In combinatorial optimization problems, annealing changes the parameters and obtains the most stable solution as the optimal answer at the end of the anneal. Digital Annealer derives the most stable solution by using a formula and then changing the parameters.

The conventional brute-force approach of classical computing requires an enormous amount of computational time. If a person takes a guess, a rough solution may be derived. However, whether it is truly the optimal solution depends on his or her level of experience; the person may miss the optimal solution. Since Digital Annealer sees the whole picture but prioritizes its guess, the possibility of missing the optimal solution is extremely low.

Developing application software for Digital Annealer consists of several steps. First, determine the issue to solve. It is best to choose a problem that was previously impossible to solve due to the enormous number of combinations involved in complicated decision-making, or a problem that takes a considerable number of man-hours to solve.

Next, find out how the issue is currently being handled and set a goal to make improvements to the extent that a business advantage can be obtained compared to the current state. This completes the problem preparation phase.

Then, consider whether the prepared issue can be solved by the combinatorial optimization technique. Basically, identify the options and then apply them to a problem that can be solved by combining such options. Next, list up the constraints and determine the evaluation method. This enables the evaluation method to be formulated as a mathematical expression. In Digital Annealer, writing such a mathematical expression corresponds to coding.

For example, when formulating the "multi-course dinner of your choice" problem, all options (menu items) are expressed as 1-bit variables. Then, the constraints are expressed in the form of a relational expression of variables. Since the constraints are incorporated into the evaluation formula, the smaller this quadratic equation, the better the value. These constraints are weighted and added to the evaluation formula. Coding, then, means to form a mathematical expression for this purpose. When the mathematical expression is given to Digital Annealer, it finds the combination of variables that create the smallest evaluation formula.

Inside Digital Annealer, all variables are changed randomly. Doing so improves or worsens the evaluation formula. You cannot obtain the optimal solution if you change the variables only to make the evaluation better. Therefore, you must first allow the variables to change in a way that makes the evaluation worse, and then lower the probability of making it worse so as to eventually find the optimal value. In this way, it becomes possible to obtain the optimal solution quickly while changing all the variables.
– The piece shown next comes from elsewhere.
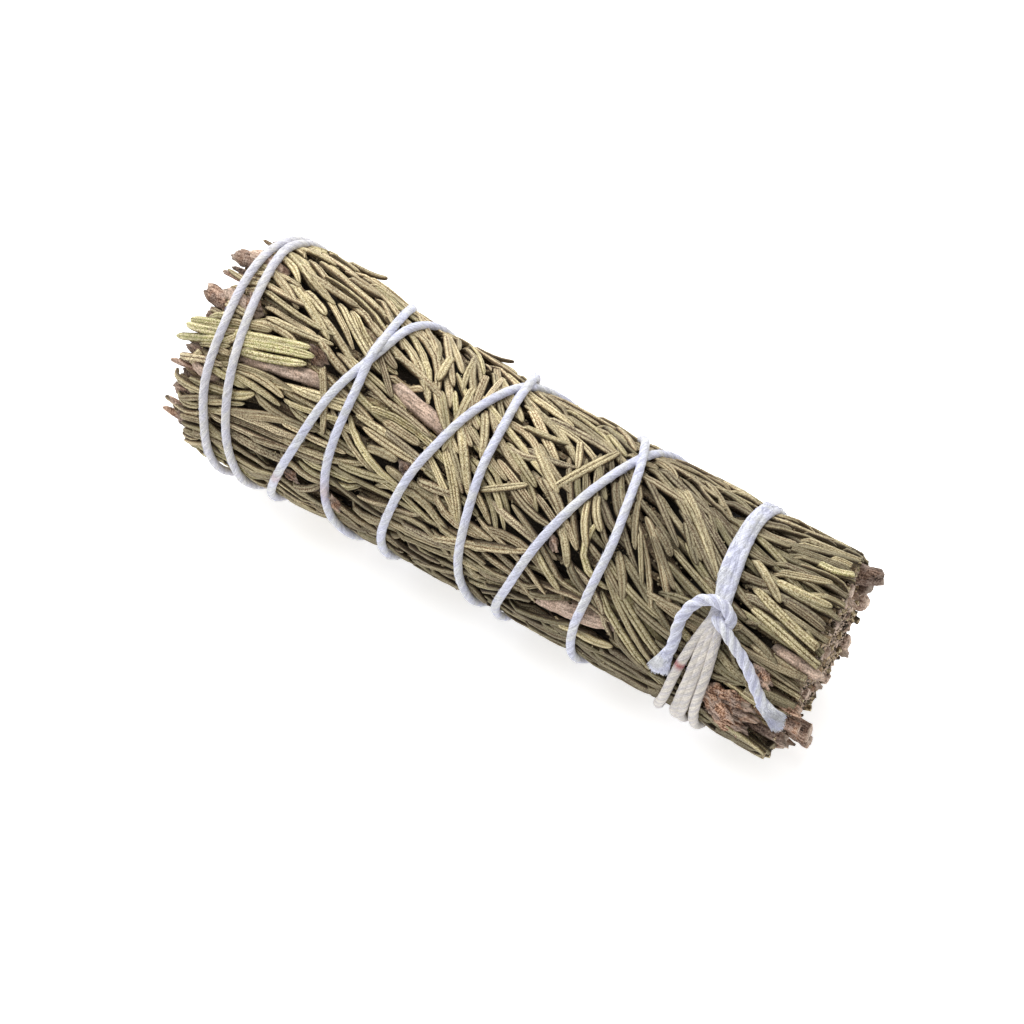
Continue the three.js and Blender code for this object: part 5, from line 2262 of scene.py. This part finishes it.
@dataclass
class StringKnot:
    """The knot and the two tails, whose cut ends have spread into flat tufts."""

    # angle round the bundle in degrees, x, and height above the laid string
    left_tail: Rows = (
        (75, 29, 0), (69, 29.3, 0), (63, 29.6, 0), (57, 29.8, 0.1), (50, 29.6, 0.3),
        (44, 29.6, 0.6), (37.5, 30.1, 0.9), (33, 30.9, 1.2), (30.4, 32, 1.5),
        (29.6, 33.4, 1.5), (31, 34.7, 1.2), (34.2, 35.5, 0.8), (37.5, 35.2, 0.2),
        (38.5, 34.2, -0.4))
    right_tail: Rows = (
        (69, 45.6, 0), (67.2, 44.7, 0), (64.5, 43.6, 0), (59.5, 42.1, 0),
        (53, 40.5, 0.1), (47.3, 38.7, 0.3), (43.4, 37.1, 0.6), (40, 35.7, 0.8),
        (38, 34.4, 0.5), (37.4, 33.2, -0.4))
    rope: Rope = field(default_factory=lambda: Rope(groove=0.27))
    radius: float = 0.80
    fray_length: float = 3.2
    fray_width: float = 1.5          # half the width of the tuft
    fray_height: float = 0.42
    fibres: int = 1500
    fibre_reach: float = 2.1

    def path(self, points: Rows) -> tuple[Array, Array]:
        """Bends a tail smoothly through its points.

        Args:
            points: Degrees round the bundle, x, and how high each is lifted.

        Returns:
            The middle line and the direction out.
        """
        knots = np.array(points, float)
        fine = np.linspace(0, len(knots) - 1, 200)
        index = np.clip(fine.astype(int), 0, len(knots) - 2)
        slopes = np.gradient(knots, axis=0)
        degrees, x, lift = eased(fine - index, knots[index].T, knots[index + 1].T,
                                 (slopes[index].T, slopes[index + 1].T))
        angle = np.radians(degrees)
        height = ROUTE.middle_height(angle) + lift + self.radius - ROUTE.rope_radius
        return FORM.lift(x, angle, height), FORM.outward(angle)

    def add_tuft(self, skin: Skin, path: Array, out: Array, draw: Draw) -> None:
        """Adds the fibres of a tail's cut end.

        Args:
            skin: What they become part of.
            path: The middle line.
            out: The direction out.
            draw: The random draws.
        """
        along = path[0] - path[12]
        along /= np.linalg.norm(along)
        side = np.cross(along, out[0])
        side /= np.linalg.norm(side)
        up = np.cross(side, along)
        if float(up @ out[0]) < 0:
            up = -up
        count = self.fibres
        across = draw.uniform(-1, 1, count)
        high = draw.uniform(-1, 1, count) * np.sqrt(1 - across ** 2)
        back = draw.uniform(0.3, self.fray_length, count)
        spread = 1 - back / self.fray_length
        half = self.radius + (self.fray_width - self.radius) * spread
        rise = self.radius + (self.fray_height - self.radius) * spread
        root = (path[0] - along * back[:, None] + side * (across * half * 0.9)[:, None]
                + up * (high * rise * 0.85 - 0.25 * spread)[:, None])
        reach = np.clip(self.fibre_reach * (1 - 0.25 * across ** 2), 0, None)
        ahead = (back * 0.75 + reach * draw.uniform(0.3, 0.62, count)
                 + 0.35 * np.sin(across * 2.2 + 0.5))
        fan = across * (0.28 + 0.1 * draw.normal(0, 1, count))
        tip = (root + along * ahead[:, None] + side * (fan + draw.normal(0, 0.08, count))[:, None]
               + up * (draw.normal(0.05, 0.18, count) - 0.05 - 0.2 * high)[:, None])
        middle = (root + tip) / 2 + up * draw.normal(0.06, 0.08, count)[:, None]
        middle += side * draw.normal(0, 0.08, count)[:, None]
        # Painted light: a look's second value of -1 paints these fibres brighter.
        add_fibres(skin, root, middle, tip, draw.uniform(0.03, 0.06, count), (0.0, -1.0, 0.0))

    def make(self, material: Material) -> None:
        """Makes the knot.

        Args:
            material: The finish of cotton.
        """
        skin = Skin()
        draw = np.random.default_rng(15)
        for points in (self.left_tail, self.right_tail):
            path, out = self.path(points)
            fray = np.clip(1 - run_along(path) / self.fray_length, 0, 1) ** 1.3
            width = self.radius + (self.fray_width - self.radius) * fray
            high = self.radius + (self.fray_height - self.radius) * fray
            groove = self.rope.groove * (1 - 0.6 * fray)
            lowered = path - out * (self.radius - high)[:, None] * 0.6
            self.rope.add_to(skin, lowered, out, np.stack([width, high], axis=-1),
                             np.zeros(len(path)), np.zeros(len(path)), groove)
            self.add_tuft(skin, path, out, draw)
        skin.settle("cotton_string_knot", material, "cotton_string", "cotton_string")


# ---- floor, light and camera


@dataclass
class Studio:
    """White paper, soft light from above, and a camera that looks down on the bundle."""

    azimuth: float = 33.466          # degrees round from straight in front
    elevation: float = 55.0
    distance: float = 369.0          # mm from the camera to its target
    target: tuple[float, float, float] = (-0.771, -2.993, 16.276)
    lens: float = 98.177
    sensor: float = 36.0
    floor_side: float = 6000.0       # mm
    sky_colour: str = "#ffffff"
    sky: float = 0.54                # its strength
    key_place: tuple[float, float, float] = (-330, 200, 560)
    key_side: float = 900.0
    key_power: float = 8.0

    def place_camera(self) -> None:
        """Makes the camera."""
        turn, rise = math.radians(self.azimuth), math.radians(self.elevation)
        back = Vector((math.sin(turn) * math.cos(rise), -math.cos(turn) * math.cos(rise),
                       math.sin(rise)))
        right = Vector((math.cos(turn), math.sin(turn), 0))
        up = back.cross(right)
        data = bpy.data.cameras.new("camera")
        data.lens = self.lens
        data.sensor_width = self.sensor
        data.clip_start, data.clip_end = 0.01, 20
        camera = bpy.data.objects.new("camera", data)
        where = (Vector(self.target) + back * self.distance) * MM
        camera.matrix_world = Matrix.Translation(where) @ Matrix(
            (right, up, back)).transposed().to_4x4()
        bpy.context.scene.collection.objects.link(camera)
        bpy.context.scene.camera = camera

    def lay_floor(self) -> None:
        """Lays the paper that the bundle rests on."""
        half = self.floor_side / 2
        corners = np.array([(-half, -half, 0), (half, -half, 0), (half, half, 0),
                            (-half, half, 0)], float)
        skin = Skin()
        skin.add(corners, np.array([[0, 1, 2, 3]]), np.zeros((0, 3), int), corners * 0, corners)
        floor = skin.make("paper_floor", PaperFloorFinish().make(), smooth=False)

    def light_scene(self) -> None:
        """Sets the even white surroundings, and a square soft light above and behind."""
        scene = bpy.context.scene
        world = bpy.data.worlds.new("white_surroundings")
        world.use_nodes = True
        tree = world.node_tree
        tree.nodes.clear()
        sky = add_node(tree, "Background", self.sky_colour, self.sky)
        add_node(tree, "OutputWorld", sky)
        scene.world = world
        data = bpy.data.lights.new("key_softbox", "AREA")
        data.shape = "SQUARE"
        data.size = self.key_side * MM
        data.energy = self.key_power
        lamp = bpy.data.objects.new("key_softbox", data)
        lamp.location = Vector(self.key_place) * MM
        lamp.rotation_mode = "QUATERNION"
        lamp.rotation_quaternion = (-Vector(self.key_place)).to_track_quat("-Z", "Y")
        scene.collection.objects.link(lamp)
        scene.view_settings.view_transform = "Standard"


# ---- the bundle


def main() -> None:
    """Builds the studio and the bundle, piece by piece."""
    logging.basicConfig(level=logging.INFO, format="%(message)s")
    studio = Studio()
    studio.place_camera()
    studio.lay_floor()
    studio.light_scene()

    needle = DriedNeedleFinish().make()
    stem = WoodyStemFinish().make()
    cotton = CottonFinish().make()

    cover = NeedleCover()
    needles = cover.build() + EndNeedles().build()
    crumbs = Crumbs(cover.pile)
    crumbs.build()
    middles = [len(needle.x) // 2 for needle in needles]
    x, angle, height = (np.array([getattr(needle, line)[i] for needle, i in zip(needles, middles)])
                        for line in ("x", "angle", "height"))
    share = 1 + height / FORM.outline(x, angle)
    for number, cell in enumerate(sprig_cells()):
        mine = np.flatnonzero(owned(cell, x, angle, share))
        Sprig(cell, [needles[i] for i in mine], crumbs, number).make(needle)
        SprigStem(cell, number).make(stem)
    litter = Litter()
    litter.make_bare_twigs(stem)
    litter.make_end_twigs(stem)
    litter.make_bark_chips(stem)
    litter.make_face_grit(stem)
    StringWinding().make(cotton)
    StringKnot().make(cotton)


if __name__ == "__main__":
    main()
Digital Annealer Can Solve Difficult Problems at a Practical Level

Now, let us compare Digital Annealer to other annealing systems in terms of features and how it is provided from the viewpoint of practical use. First, we will consider the implementation technology, or the physical principle that works within the circuit. Since Digital Annealer is made up of digital circuits, it can be operated without specialized equipment. Another type of annealing system from "A Inc." uses quantum effects enabled by a superconducting circuit, which means that it must be cooled to near absolute zero. By contrast, the annealing system from "B Inc." employs the principle of optical parametric oscillation and uses a looped 1-km optical fiber. Light is oscillated in the fiber about 1,000 times to stabilize it and consequently find a solution; because of this, B Inc.'s system is inevitably large.
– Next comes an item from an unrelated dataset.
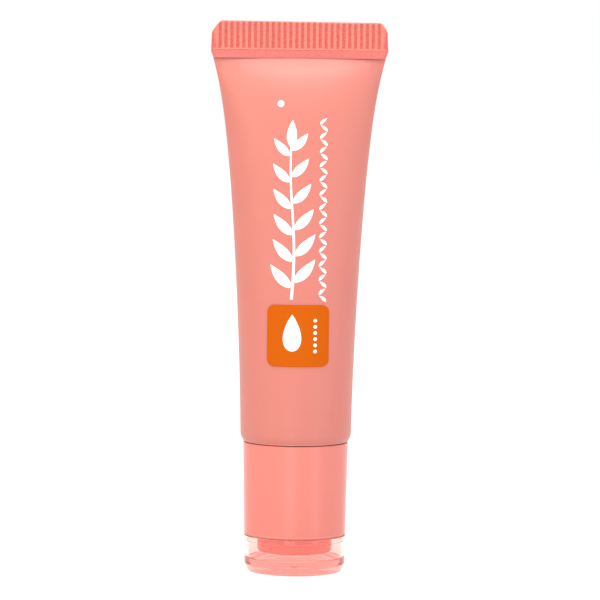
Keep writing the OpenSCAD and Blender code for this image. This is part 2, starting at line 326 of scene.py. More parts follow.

Next, we will examine the bit count and connection count. The bit count is roughly the number of options that can be handled, while the connection count indicates how many combinations of options are available. Digital Annealer has a fully connected 1,024-bit structure. A Inc.'s system uses 2,048 bits, but it can only connect up to 6 bits at a time because it employs superconducting circuits. If more than 6 bits are needed, A Inc.'s system can connect and additional 5 bits to each of the connected 6 bits by using them as dummies to make a 30-bit connection. However, using a dummy reduces the number of bits available for evaluation, resulting in the equivalent of a fully connected 64-bit structure.

By contrast, Digital Annealer has a fully connected 1,024-bit structure. This means that Digital Annealer can find the optimal route for 32 cities in the aforementioned traveling salesman problem. With A Inc.'s fully connected 64-bit structure, the optimal route for only 8 cities can be found. With regard to evaluation accuracy, or how many bits can be used to express the aforementioned evaluation formula, Digital Annealer can express a 16-bit, 65,536-gradation formula. However, A Inc.'s system can express only a 5-bit, 32-gradation formula. In the traveling salesman problem, A Inc.'s system can represent only 32 different distances between cities. B Inc.'s system provides only 3 gradations—they can evaluate with only 1, 0, or -1—so at present, B Inc.'s system cannot be applied to the traveling salesman problem.
Thus, Digital Annealer is the best option to tackle the challenges posed by difficult problems in the real world.

Digital Annealer Services and Future Milestones

After the release of Digital Annealer on May 15, 2018, Fujitsu launched both a cloud service and a technical service for Digital Annealer.
As part of this cloud service, Fujitsu provides Digital Annealer on which middleware to operate evaluation formulas has been installed. This is done in collaboration with 1QBit from Canada, the top vendor in the area of quantum computing software. With the cloud service, you can obtain a solution merely by entering an evaluation formula. Our technical service supports customers in solving issues throughout all phases of formulation, proof of concept, application construction, and maintenance based on our knowledge and 1QBit's expertise.

As for milestones in Digital Annealer research and development, we plan to release the second generation scaled up to 8,192 bits and with accuracy of up to 64 bits within fiscal 2018. With the second generation of Digital Annealer, it will be possible to change whether to prioritize scale or accuracy depending on the problem to which the system will be applied. In addition, we aim to achieve 1 million bits in large-scale parallel processing in fiscal 2019.